Per i creatori della politica estera degli Stati Uniti, c’è sempre l’ombra dell’heartland mackinderiano in procinto di sfidare la loro egemonia. In tal senso, gli USA hanno cercato di dividere l’Europa dalla Russia con la disgregazione della Jugoslavia e ora con la guerra in Ucraina, generando un sentimento anti-russo nel blocco occidentale.

La politica degli Stati Uniti volta a indebolire le relazioni tra Europa e Russia ha spinto Mosca verso gli interessi cinesi. L’avvicinamento sino-russo può essere l’effetto non calcolato dell’accerchiamento della Russia, come dimostrano i casi dell’integrazione energetica, della cooperazione militare, della collaborazione dell’Organizzazione per la Cooperazione di Shanghai, dell’implementazione della Nuova Via della Seta (OBOR – One Belt, One Road) ecc.

Infine, la politica estera di Putin non è, come lascia supporre la narrazione dei media mainstream, né anti-occidentale, né anti-liberale (SEGRILO, 2011). Al contrario, in diverse occasioni egli ha cercato – senza successo – di rafforzare le relazioni con l’Occidente. Navigando in acque agitate, la diplomazia russa si dimostra abile nel posizionarsi come potenza mondiale, allo scopo di riconquistare autonomia e protagonismo (COLIN, 2007).

Poiché la Russia possiede un territorio enorme e una grande complessità etnica, l’Eurasiatismo  ha configurato il meccanismo dell’identità russa. Obiettivo, in primo luogo, costruire un’identità politica per l’inserimento internazionale della Russia, legittimando l’ascesa del centro russo del territorio sulle altre regioni nazionali e del contesto strategico. E, in secondo luogo, funziona come meccanismo di propaganda per modellare l’opinione pubblica sugli interessi della Russia e sulla necessità dell’autonomia nazionale di fronte all’egemonismo degli USA.

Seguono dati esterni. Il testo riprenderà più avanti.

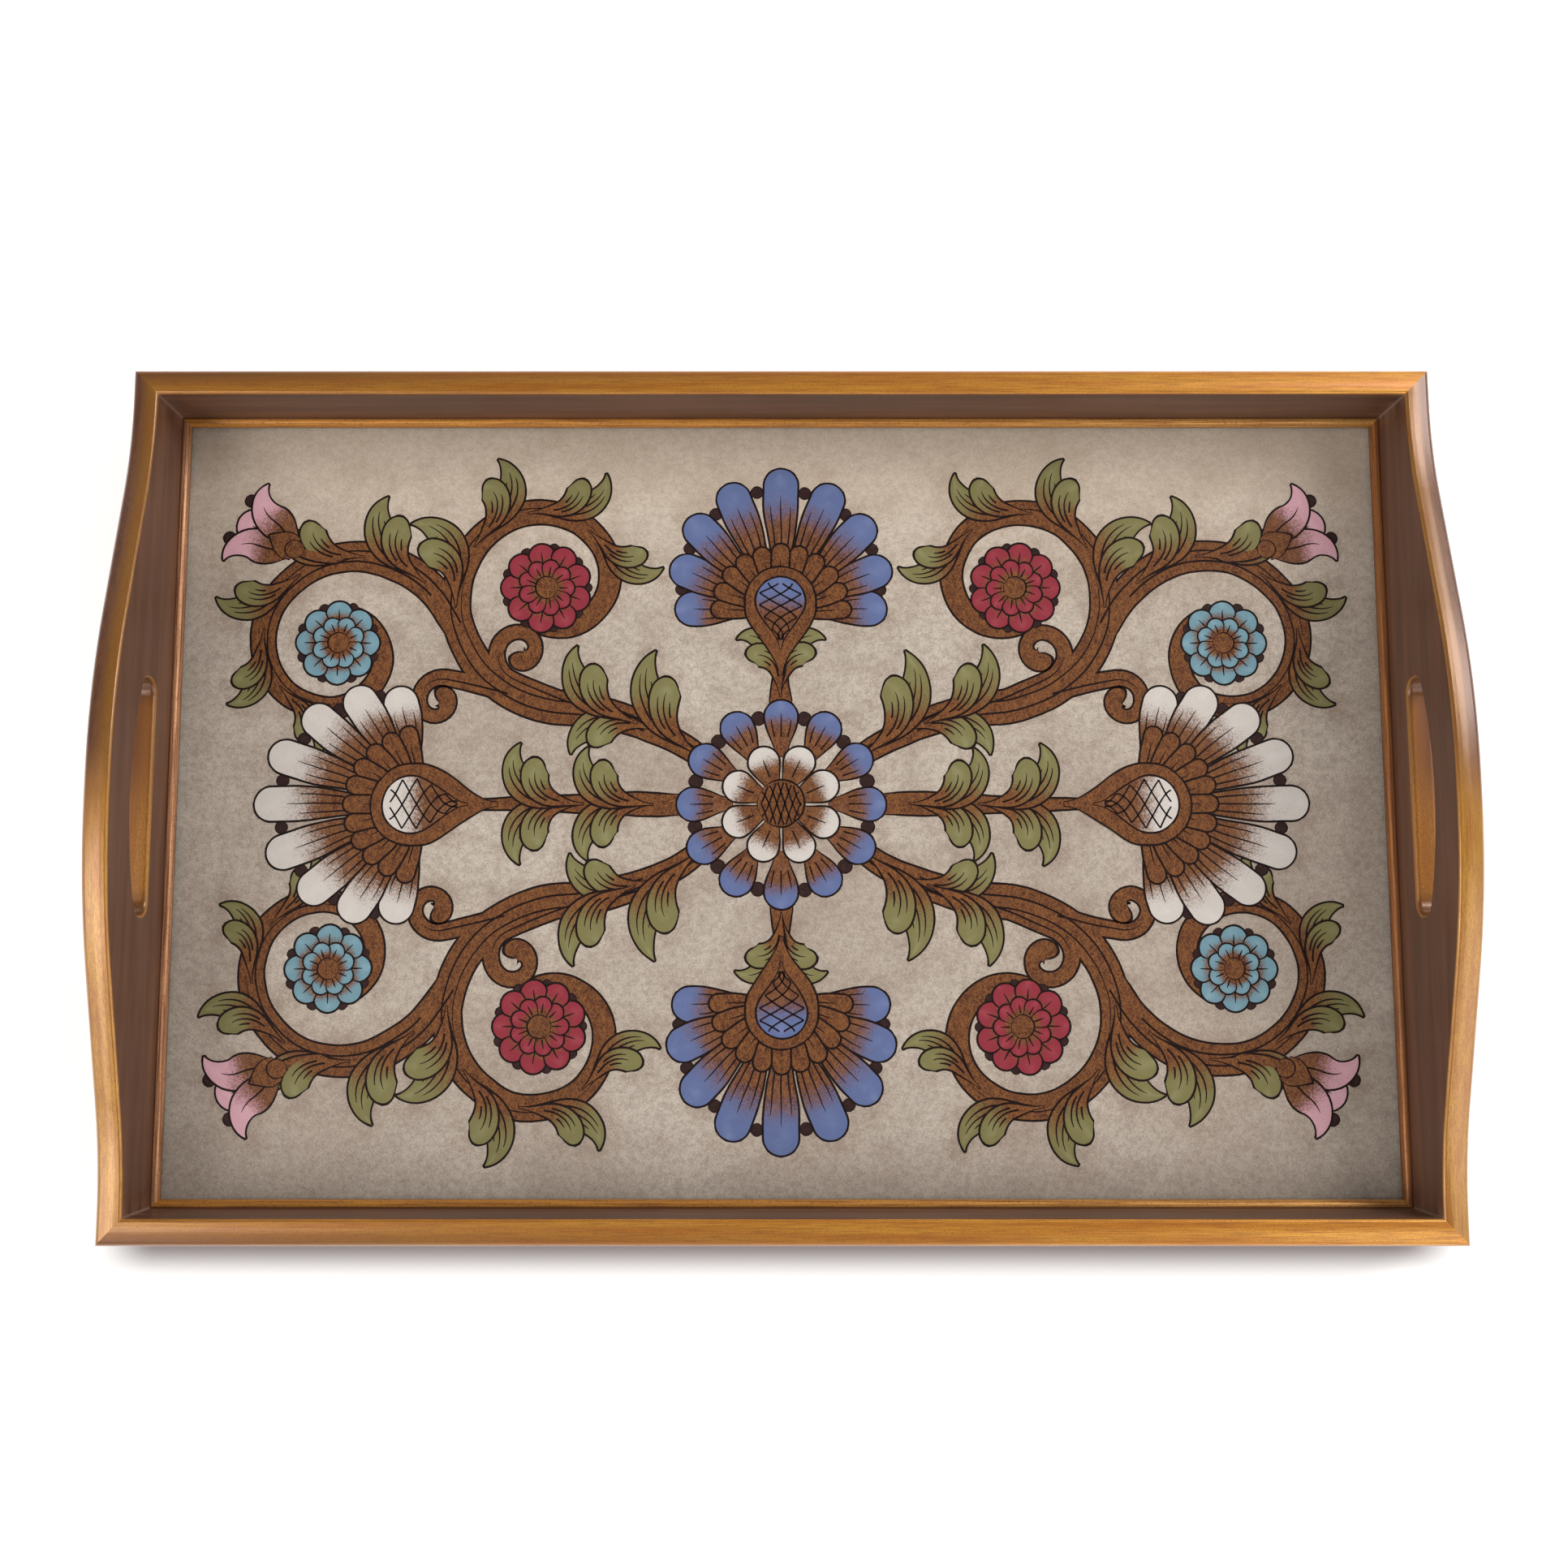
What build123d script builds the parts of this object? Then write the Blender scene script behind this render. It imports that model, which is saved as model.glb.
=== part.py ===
from build123d import *
import os
from math import cos, radians, sin

# A wooden serving tray with a reverse-painted glass floor, in millimetres.
# Four mitred walls stand round a base panel that sits in a rebate in their underside.
# The painted glass lies on the panel, and a gilt bead round its edge holds it down.
# The two end boards rise in an ogee to a hump with a hand slot through it.
# Every wall's top is level along its inside and falls a little towards its outside.
# +X runs along the tray's length, +Y to its back and +Z up. The origin is the bottom centre.

# Outside of the tray
LENGTH = 500.0
WIDTH = 330.0
RAIL_HEIGHT = 42.5
PEAK_HEIGHT = 72.0
WALL = 10.0
FALL_REACH = 6.0         # width of the part of a wall's top that falls to the outside
FALL_DEPTH = 1.3
FALL_ROUND = 12.0        # rounding where the level part and the fall meet
OUTER_ARRIS = 2.2        # radius along the outer top edge of every wall
INNER_ARRIS = 1.3        # radius along the inner top edge
FOOT_ARRIS = 0.8         # radius along the outer bottom edge

# Ogee of an end board, from its crown down to the rail's height
CROWN_FLAT = 4.0         # half length of the level stretch at the peak
CROWN_RADIUS = 218.0
SWEEP_RADIUS = 133.0     # hollow curve that runs out level where the mitre starts
OGEE_ANGLE = 16.6        # slope of the straight stretch between the two curves

# Hand slot: level below, arched above
SLOT_FLOOR = 30.5
SLOT_CROWN = 50.5
SLOT_LENGTH = 89.0
SLOT_ARCH_RADIUS = 113.0
SLOT_CORNER = 5.2
SLOT_ARRIS = 2.0         # rounding of the slot's edge on both faces of the board

# Floor of the tray, from the table up
BASE_RECESS = 1.2        # the panel stands clear of the table
BASE_THICKNESS = 6.0
REBATE_DEPTH = 5.0       # how far the panel reaches into each wall
BASE_GAP = 0.3
PAINT_THICKNESS = 0.3
GLASS_THICKNESS = 3.0
GLASS_GAP = 0.5
BEAD_WIDTH = 3.0
BEAD_HEIGHT = 4.0
BEAD_ROUND = 2.2
BEAD_EASE = 0.5          # slight rounding of the bead's other free edge

# Brads: flat wire with a small T head and a chisel point
BRAD_WIDTH = 1.2
BRAD_THICKNESS = 1.0
BRAD_HEAD = 2.0
BRAD_HEAD_DEPTH = 0.8
BRAD_POINT = 1.6
CORNER_BRAD_LENGTH = 25.0
CORNER_BRAD_HEIGHTS = (13.0, 31.0)
CORNER_BRAD_COVER = 1.0  # filler over the head
BASE_BRAD_LENGTH = 14.0
BASE_BRADS_LONG = 4      # brads along a long side
BASE_BRADS_SHORT = 3     # brads along a short side
BASE_BRAD_MARGIN = 40.0  # from the outside corner to the first brad

# Levels and inside sizes
BASE_TOP = BASE_RECESS + BASE_THICKNESS
GLASS_BOTTOM = BASE_TOP + PAINT_THICKNESS
GLASS_TOP = GLASS_BOTTOM + GLASS_THICKNESS
INNER_LENGTH = LENGTH - 2 * WALL
INNER_WIDTH = WIDTH - 2 * WALL


def save(shape, node):
    """Write one sub-part's STEP file under its node's name."""
    export_step(shape, f"parts/{node}.step")


def slab(length, width, low, high):
    """A flat rectangular board, centred on the origin, between two levels."""
    board = Box(length, width, high - low)
    return Pos(0, 0, (low + high) / 2) * board


def mitred(wall, outer_half, inner_half, outer_y, inner_y, turn):
    """Keep what lies between the two 45 degree mitre planes of a wall.

    The trapezium is drawn for a wall along X and turned about Z for an end board.
    """
    trapezium = Polyline(
        (-outer_half, outer_y),
        (outer_half, outer_y),
        (inner_half, inner_y),
        (-inner_half, inner_y),
        close=True,
    )
    keep = extrude(Rot(0, 0, turn) * make_face(trapezium), PEAK_HEIGHT)
    return wall & keep


def brad(length):
    """A brad that points up, its head at the origin and its flat wire lying along X."""
    head = BRAD_HEAD / 2
    wire = BRAD_WIDTH / 2
    outline = Polyline(
        (-head, 0),
        (head, 0),
        (head, BRAD_HEAD_DEPTH),
        (wire, BRAD_HEAD_DEPTH),
        (wire, length - BRAD_POINT),
        (0, length),
        (-wire, length - BRAD_POINT),
        (-wire, BRAD_HEAD_DEPTH),
        (-head, BRAD_HEAD_DEPTH),
        close=True,
    )
    return extrude(Plane.XZ * make_face(outline), BRAD_THICKNESS / 2, both=True)


def corner_pins():
    """Brads driven through each mitre, two to a corner, from the long rails inwards along Y."""
    pins = []
    head_line = WIDTH / 2 - CORNER_BRAD_COVER
    for x_side in (-1, 1):
        for y_side in (-1, 1):
            for height in CORNER_BRAD_HEIGHTS:
                place = Pos(x_side * (LENGTH - WALL) / 2, y_side * head_line, height)
                pins.append(place * Rot(y_side * 90, 0, 0) * brad(CORNER_BRAD_LENGTH))
    return pins


def base_pins():
    """Brads driven up through the panel in the middle of the rebate, heads flush below."""
    x_line = (INNER_LENGTH + REBATE_DEPTH) / 2
    y_line = (INNER_WIDTH + REBATE_DEPTH) / 2
    long_step = (LENGTH - 2 * BASE_BRAD_MARGIN) / (BASE_BRADS_LONG - 1)
    short_step = (WIDTH - 2 * BASE_BRAD_MARGIN) / (BASE_BRADS_SHORT - 1)
    pins = []
    for side in (-1, 1):
        for count in range(BASE_BRADS_LONG):
            x = -LENGTH / 2 + BASE_BRAD_MARGIN + count * long_step
            pins.append(Pos(x, side * y_line, BASE_RECESS) * brad(BASE_BRAD_LENGTH))
        for count in range(BASE_BRADS_SHORT):
            y = -WIDTH / 2 + BASE_BRAD_MARGIN + count * short_step
            pins.append(Pos(side * x_line, y, BASE_RECESS) * Rot(0, 0, 90) * brad(BASE_BRAD_LENGTH))
    return pins


def without(board, pins):
    """The board with a hole for every brad that enters it."""
    for pin in pins:
        board = board - pin
    return board


def wall_section():
    """Cross-section of a rail: outside at -Y, crowned top, rebate inside below."""
    outline = Polyline(
        (0, 0),
        (WALL - REBATE_DEPTH, 0),
        (WALL - REBATE_DEPTH, BASE_TOP),
        (WALL, BASE_TOP),
        (WALL, RAIL_HEIGHT),
        (FALL_REACH, RAIL_HEIGHT),
        (0, RAIL_HEIGHT - FALL_DEPTH),
        close=True,
    )
    section = make_face(outline)
    corners = section.vertices()
    inner_top = corners.filter_by(lambda corner: corner.X > WALL - 0.1 and corner.Y > RAIL_HEIGHT - 1)
    section = fillet(inner_top, INNER_ARRIS)
    corners = section.vertices()
    outer_top = corners.filter_by(lambda corner: corner.X < 0.1 and corner.Y > FALL_DEPTH)
    section = fillet(outer_top, OUTER_ARRIS)
    corners = section.vertices()
    fall_start = corners.filter_by(lambda corner: abs(corner.X - FALL_REACH) < 0.01)
    section = fillet(fall_start, FALL_ROUND)
    corners = section.vertices()
    foot = corners.filter_by(lambda corner: corner.X < 0.1 and corner.Y < 0.1)
    return fillet(foot, FOOT_ARRIS)


def front_rail(pins):
    """Low wall along the tray's front, mitred at both ends."""
    section_plane = Plane(origin=(-LENGTH / 2, -WIDTH / 2, 0), x_dir=(0, 1, 0), z_dir=(1, 0, 0))
    rail = extrude(section_plane * wall_section(), LENGTH)
    rail = mitred(rail, LENGTH / 2, INNER_LENGTH / 2, -WIDTH / 2, -INNER_WIDTH / 2, 0)
    return without(rail, pins)


def ogee_board():
    """Side view of an end board, drawn as a half and mirrored, level at crown and corners."""
    turn = radians(OGEE_ANGLE)
    curve_rise = (CROWN_RADIUS + SWEEP_RADIUS) * (1 - cos(turn))
    slope_length = (PEAK_HEIGHT - RAIL_HEIGHT - curve_rise) / sin(turn)
    crown = Line((0, PEAK_HEIGHT), (CROWN_FLAT, PEAK_HEIGHT))
    shoulder = JernArc(crown @ 1, (1, 0), CROWN_RADIUS, -OGEE_ANGLE)
    slope = Line(shoulder @ 1, (shoulder @ 1) + slope_length * (shoulder % 1))
    sweep = JernArc(slope @ 1, slope % 1, SWEEP_RADIUS, OGEE_ANGLE)
    corner = Polyline(sweep @ 1, (WIDTH / 2, RAIL_HEIGHT), (WIDTH / 2, 0), (0, 0))
    middle = Line((0, 0), (0, PEAK_HEIGHT))
    half = make_face(crown + shoulder + slope + sweep + corner + middle)
    return half + mirror(half, about=Plane.YZ)


def slot_outline():
    """Hand slot: level floor, arched top, rounded at its four corners."""
    half = SLOT_LENGTH / 2
    spring = SLOT_CROWN - SLOT_ARCH_RADIUS + (SLOT_ARCH_RADIUS**2 - half**2) ** 0.5
    arch = ThreePointArc((-half, spring), (0, SLOT_CROWN), (half, spring))
    sides = Polyline((half, spring), (half, SLOT_FLOOR), (-half, SLOT_FLOOR), (-half, spring))
    slot = make_face(arch + sides)
    return fillet(slot.vertices(), SLOT_CORNER)


def left_end_board(pins):
    """Ogee end board: slot and top are shaped first, then the rebate and the mitres cut."""
    side_view = Plane(origin=(-LENGTH / 2, 0, 0), x_dir=(0, 1, 0), z_dir=(1, 0, 0))
    board = extrude(side_view * ogee_board(), WALL)
    board = board - extrude(side_view * slot_outline(), WALL)
    outer_face = board.faces().sort_by(Axis.X)[0]
    inner_face = board.faces().sort_by(Axis.X)[-1]
    slot_edges = outer_face.inner_wires()[0].edges() + inner_face.inner_wires()[0].edges()
    board = fillet(slot_edges, SLOT_ARRIS)
    outer_face = board.faces().sort_by(Axis.X)[0]
    board = chamfer(top_edges(board, 0), FALL_DEPTH, FALL_REACH, reference=outer_face)
    fall_line = -LENGTH / 2 + FALL_REACH
    fall_start = board.edges().filter_by(lambda edge: abs(edge.center().X - fall_line) < 0.01)
    board = fillet(fall_start, FALL_ROUND)
    board = fillet(top_edges(board, 0), OUTER_ARRIS)
    board = fillet(top_edges(board, -1), INNER_ARRIS)
    foot = board.faces().sort_by(Axis.X)[0].outer_wire().edges().sort_by(Axis.Z)[0]
    board = fillet(foot, FOOT_ARRIS)
    rebate_middle = (-INNER_LENGTH / 2 - REBATE_DEPTH / 2, 0, BASE_TOP / 2)
    board = board - Pos(*rebate_middle) * Box(REBATE_DEPTH, WIDTH, BASE_TOP)
    board = mitred(board, WIDTH / 2, INNER_WIDTH / 2, LENGTH / 2, INNER_LENGTH / 2, 90)
    return without(board, pins)


def top_edges(board, side):
    """Edges of the ogee on one face of the board, the outer for 0 and the inner for -1."""
    edges = board.faces().sort_by(Axis.X)[side].outer_wire().edges()
    return edges.filter_by(lambda edge: edge.center().Z > RAIL_HEIGHT - FALL_DEPTH - 0.1)


def bead(length, depth, turn):
    """Glass bead along one wall: flat on the glass, its inner top edge rounded over.

    It is drawn along X for a wall at -Y and turned about Z for the others.
    """
    section = Pos(BEAD_WIDTH / 2, BEAD_HEIGHT / 2) * Rectangle(BEAD_WIDTH, BEAD_HEIGHT)
    rounded = section.vertices().sort_by(lambda corner: corner.X + corner.Y)[-1]
    section = fillet(rounded, BEAD_ROUND)
    eased = section.vertices().sort_by(lambda corner: corner.Y - corner.X)[0]
    section = fillet(eased, BEAD_EASE)
    section_plane = Plane(origin=(-length / 2, -depth / 2, GLASS_TOP), x_dir=(0, 1, 0), z_dir=(1, 0, 0))
    strip = extrude(section_plane * section, length)
    inner_y = -depth / 2 + BEAD_WIDTH
    strip = mitred(strip, length / 2, length / 2 - BEAD_WIDTH, -depth / 2, inner_y, 0)
    return Rot(0, 0, turn) * strip


def base_panel(pins):
    """Plywood panel in the walls' rebate, a little clear of it all round."""
    reach = 2 * (REBATE_DEPTH - BASE_GAP)
    panel = slab(INNER_LENGTH + reach, INNER_WIDTH + reach, BASE_RECESS, BASE_TOP)
    return without(panel, pins)


mitre_brads = corner_pins()
panel_brads = base_pins()
all_brads = mitre_brads + panel_brads

front = front_rail(all_brads)
left = left_end_board(all_brads)
save(front, "front_rail")
save(mirror(front, about=Plane.XZ), "back_rail")
save(left, "left_end_board")
save(mirror(left, about=Plane.YZ), "right_end_board")

save(bead(INNER_LENGTH, INNER_WIDTH, 0), "front_bead")
save(bead(INNER_LENGTH, INNER_WIDTH, 180), "back_bead")
save(bead(INNER_WIDTH, INNER_LENGTH, -90), "left_bead")
save(bead(INNER_WIDTH, INNER_LENGTH, 90), "right_bead")

pane_length = INNER_LENGTH - 2 * GLASS_GAP
pane_width = INNER_WIDTH - 2 * GLASS_GAP
save(slab(pane_length, pane_width, GLASS_BOTTOM, GLASS_TOP), "glass_pane")
save(slab(pane_length, pane_width, BASE_TOP, GLASS_BOTTOM), "paint_film")
save(base_panel(all_brads), "base_panel")

save(Compound(mitre_brads), "corner_pins")
save(Compound(panel_brads), "base_pins")
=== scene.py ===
from math import cos, degrees, hypot, log, pi, radians, sin, sqrt

import bpy
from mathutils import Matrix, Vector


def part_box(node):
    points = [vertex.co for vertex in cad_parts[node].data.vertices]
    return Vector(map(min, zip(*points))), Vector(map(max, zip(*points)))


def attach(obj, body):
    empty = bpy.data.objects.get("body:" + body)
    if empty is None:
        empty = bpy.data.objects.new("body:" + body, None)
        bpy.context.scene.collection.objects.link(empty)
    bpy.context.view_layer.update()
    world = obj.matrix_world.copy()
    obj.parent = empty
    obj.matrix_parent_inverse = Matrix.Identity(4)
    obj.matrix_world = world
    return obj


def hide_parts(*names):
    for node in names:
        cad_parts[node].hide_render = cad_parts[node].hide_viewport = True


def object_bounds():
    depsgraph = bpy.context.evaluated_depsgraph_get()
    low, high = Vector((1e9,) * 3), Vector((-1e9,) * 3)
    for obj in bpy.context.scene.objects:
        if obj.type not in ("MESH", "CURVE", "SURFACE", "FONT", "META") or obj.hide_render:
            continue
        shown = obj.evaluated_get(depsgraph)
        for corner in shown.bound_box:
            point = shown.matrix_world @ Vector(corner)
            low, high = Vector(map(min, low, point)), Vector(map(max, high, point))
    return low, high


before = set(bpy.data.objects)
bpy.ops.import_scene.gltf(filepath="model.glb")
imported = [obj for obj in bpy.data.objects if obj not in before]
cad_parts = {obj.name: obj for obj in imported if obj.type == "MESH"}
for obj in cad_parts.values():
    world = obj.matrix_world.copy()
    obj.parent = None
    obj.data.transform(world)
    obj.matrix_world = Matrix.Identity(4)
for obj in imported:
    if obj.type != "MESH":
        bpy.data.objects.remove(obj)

cad_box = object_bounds()


# ---- Base panel ------------------------------------------------------------------------------
# A sheet of thin birch plywood, let into a rebate under the four walls and pinned there. It
# carries the glass, and it shows only from below, where it is stained brown and left matt.

mm = 0.001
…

Tuttavia, la leadership di Putin e il suo ministro degli Esteri Lavrov trascendono gli obiettivi e la forma dell’azione proposti dal discorso eurasiatista militante. La Russia di Putin non è anti-americana né anti-occidentale, ma una potenza che ha bisogno di recuperare la capacità di difendere i suoi interessi globali di fronte alla scalata interventista degli Stati Uniti.